Synergistic sputtering properties of binary alloys

Abstract

We have found that dilute concentrations of lithium in copper produce surfaces which are nearly pure lithium when heated and subject to irradiation. In order to better understand the experimental results, we have modeled the Cu-Li system using a modified version of the TRIM computer code and an alloy segregation program developed by N. Q. Lam. The TRIM code calculates the sputtering yield and depth of origin of the sputtered atoms for materials in which the composition varies from one atomic layer to the next and the segregation program uses these sputtering yields to trace the evolution of the concentration profile. The initial result of sputtering is to preferentially deplete the surface species. Continued irradiation, however, creates a subsurface region of high displacement damage. In the Cu-Li alloy, lithium moves very rapidly through this region, resulting in subsurface lithium enrichment. The enriched region broadens and eventually reaches the surface. The exact effect on the lithium concentration in the first two atomic layers depends on the temperature, damage profile, and particle flux. Results of the calculation are presented, along with a discussion of their implications for fusion reactor materials.
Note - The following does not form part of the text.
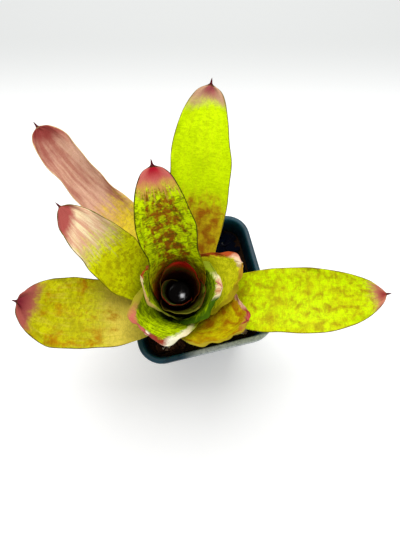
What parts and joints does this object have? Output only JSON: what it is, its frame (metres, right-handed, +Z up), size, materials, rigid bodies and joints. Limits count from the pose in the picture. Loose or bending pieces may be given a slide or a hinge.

It is often assumed, when dealing with the sputtering of compounds and alloys, that each component has the same sputtering properties as the pure element, and that the sputtering rate of a given atomic species is, therefore, linear with atomic concentration. We have investigated the validity of this assumption in the context of dilute, highly segregating alloys proposed for fusion applications. It is found that as the concentration of a given element changes with time and from one atomic layer to the next, the sputtering yield also changes significantly.